*Data segment*
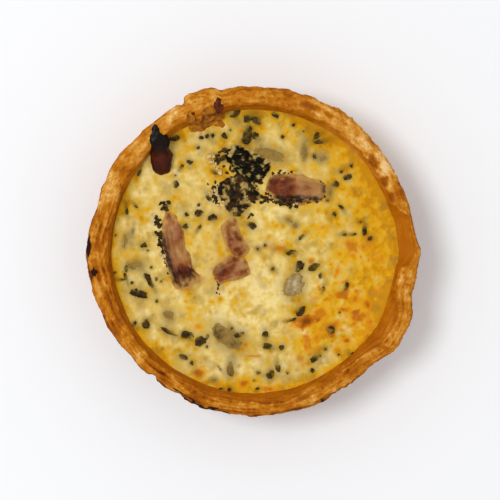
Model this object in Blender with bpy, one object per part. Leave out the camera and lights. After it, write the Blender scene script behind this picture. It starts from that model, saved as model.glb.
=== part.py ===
"""A small round quiche: a shortcrust shell with an uneven rim, the custard set inside it, and the
bacon and mushroom that stand out of the custard.

Metres, +Z up. The origin is the centre of the crust's flat underside, which rests on Z = 0.
"""

import math

import bmesh
import bpy
from mathutils import Matrix, Vector, noise

MM = 0.001

# The crust: a flat base, a wall that leans outwards, and a broken, uneven rim.
CRUST_HEIGHT = 30.5 * MM
BASE_RADIUS = 47.5 * MM
BASE_ROUNDING = 1.6 * MM
RIM_RADIUS = 59.2 * MM
LIP_RADIUS = 52.8 * MM
RIM_ROUNDING = 1.3 * MM
FLOOR_HEIGHT = 4.0 * MM
FLOOR_RADIUS = 44.5 * MM
CRUST_UNEVENNESS = 0.7 * MM
CRUST_UNEVENNESS_LENGTH = 9 * MM
# Where the unevenness along X, Y and Z is read from, so that the three differ.
UNEVENNESS_SHIFTS = (Vector((0, 0, 0)), Vector((31.4, 17.7, 5.2)), Vector((-12.9, 44.3, 23.6)))

# The custard: nearly level, and drawn up a little where it meets the crust.
CUSTARD_LEVEL = 23.2 * MM
CUSTARD_EDGE_RISE = 0.9 * MM
CUSTARD_WAVE_HEIGHT = 0.7 * MM
CUSTARD_WAVE_LENGTH = 13 * MM

GAP = 0.3 * MM  # clear space between pieces that touch
SIDE_GAP = 1.1 * GAP  # from the custard's side to the crust
SEAT_GAP = 1.2 * GAP  # from a piece to the seat that it lies in
SEGMENTS = 96
SHARP_ANGLE = math.radians(40)

# Where the rings of the two round pieces lie.
UNDERSIDE_SHARE = 0.55  # the first ring of the crust's underside, as a share of its radius
WALL_SHARES = (0.27, 0.52, 0.78)  # the way up the outer wall
TOP_SHARES = (0.97, 0.93, 0.86, 0.77, 0.67, 0.56, 0.44, 0.31, 0.17)  # of the custard's radius
EDGE_RISE_SHARE = 0.94  # where the custard starts to draw up towards the crust

# Where the rim leaves a true circle: the angle from +X, half its spread, how flat-topped the swell is,
# and how far it goes. Angles are in degrees.
RIM_SWELLS = (
    (331, 11, 4, 3.3 * MM),  # a fold of dough pushed outwards
    (0, 4, 2, 1.2 * MM),
    (25, 16, 2, -1.4 * MM),
    (62, 16, 2, 0.5 * MM),
    (108, 5, 4, 1.9 * MM),  # a torn tab
    (150, 7, 2, 0.5 * MM),
    (181, 8, 2, 1.1 * MM),
    (230, 22, 2, -1.0 * MM),
    (308, 8, 2, -0.8 * MM),
)
# Where the inside of the rim leans outwards, so that its top is thin and more of its inner face shows.
LIP_LEANS = (
    (5, 10, 6, 5.0 * MM),
    (329, 9, 4, 4.4 * MM),
    (270, 26, 2, 0.7 * MM),
    (148, 22, 2, -0.5 * MM),
)
# Where the rim stands higher or lower.
RIM_LIFTS = (
    (5, 12, 4, -0.9 * MM),
    (108, 7, 4, 0.8 * MM),
    (45, 20, 2, 0.4 * MM),
    (181, 10, 2, -0.6 * MM),
    (240, 25, 2, 0.3 * MM),
    (331, 12, 2, -0.4 * MM),
)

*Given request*
Quote the data in full, keeping each word unchanged.

*Task result*
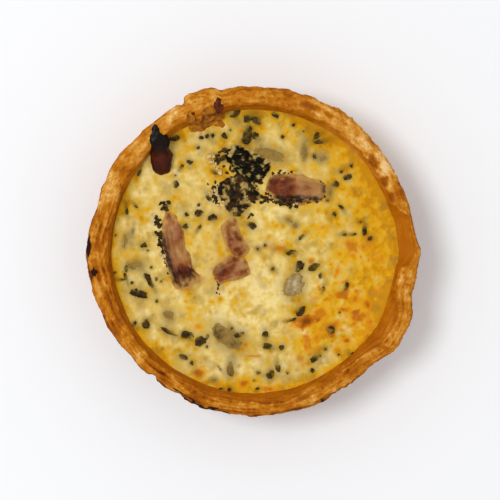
Model this object in Blender with bpy, one object per part. Leave out the camera and lights. After it, write the Blender scene script behind this picture. It starts from that model, saved as model.glb.
=== part.py ===
"""A small round quiche: a shortcrust shell with an uneven rim, the custard set inside it, and the
bacon and mushroom that stand out of the custard.

Metres, +Z up. The origin is the centre of the crust's flat underside, which rests on Z = 0.
"""

import math

import bmesh
import bpy
from mathutils import Matrix, Vector, noise

MM = 0.001

# The crust: a flat base, a wall that leans outwards, and a broken, uneven rim.
CRUST_HEIGHT = 30.5 * MM
BASE_RADIUS = 47.5 * MM
BASE_ROUNDING = 1.6 * MM
RIM_RADIUS = 59.2 * MM
LIP_RADIUS = 52.8 * MM
RIM_ROUNDING = 1.3 * MM
FLOOR_HEIGHT = 4.0 * MM
FLOOR_RADIUS = 44.5 * MM
CRUST_UNEVENNESS = 0.7 * MM
CRUST_UNEVENNESS_LENGTH = 9 * MM
# Where the unevenness along X, Y and Z is read from, so that the three differ.
UNEVENNESS_SHIFTS = (Vector((0, 0, 0)), Vector((31.4, 17.7, 5.2)), Vector((-12.9, 44.3, 23.6)))

# The custard: nearly level, and drawn up a little where it meets the crust.
CUSTARD_LEVEL = 23.2 * MM
CUSTARD_EDGE_RISE = 0.9 * MM
CUSTARD_WAVE_HEIGHT = 0.7 * MM
CUSTARD_WAVE_LENGTH = 13 * MM

GAP = 0.3 * MM  # clear space between pieces that touch
SIDE_GAP = 1.1 * GAP  # from the custard's side to the crust
SEAT_GAP = 1.2 * GAP  # from a piece to the seat that it lies in
SEGMENTS = 96
SHARP_ANGLE = math.radians(40)

# Where the rings of the two round pieces lie.
UNDERSIDE_SHARE = 0.55  # the first ring of the crust's underside, as a share of its radius
WALL_SHARES = (0.27, 0.52, 0.78)  # the way up the outer wall
TOP_SHARES = (0.97, 0.93, 0.86, 0.77, 0.67, 0.56, 0.44, 0.31, 0.17)  # of the custard's radius
EDGE_RISE_SHARE = 0.94  # where the custard starts to draw up towards the crust

# Where the rim leaves a true circle: the angle from +X, half its spread, how flat-topped the swell is,
# and how far it goes. Angles are in degrees.
RIM_SWELLS = (
    (331, 11, 4, 3.3 * MM),  # a fold of dough pushed outwards
    (0, 4, 2, 1.2 * MM),
    (25, 16, 2, -1.4 * MM),
    (62, 16, 2, 0.5 * MM),
    (108, 5, 4, 1.9 * MM),  # a torn tab
    (150, 7, 2, 0.5 * MM),
    (181, 8, 2, 1.1 * MM),
    (230, 22, 2, -1.0 * MM),
    (308, 8, 2, -0.8 * MM),
)
# Where the inside of the rim leans outwards, so that its top is thin and more of its inner face shows.
LIP_LEANS = (
    (5, 10, 6, 5.0 * MM),
    (329, 9, 4, 4.4 * MM),
    (270, 26, 2, 0.7 * MM),
    (148, 22, 2, -0.5 * MM),
)
# Where the rim stands higher or lower.
RIM_LIFTS = (
    (5, 12, 4, -0.9 * MM),
    (108, 7, 4, 0.8 * MM),
    (45, 20, 2, 0.4 * MM),
    (181, 10, 2, -0.6 * MM),
    (240, 25, 2, 0.3 * MM),
    (331, 12, 2, -0.4 * MM),
)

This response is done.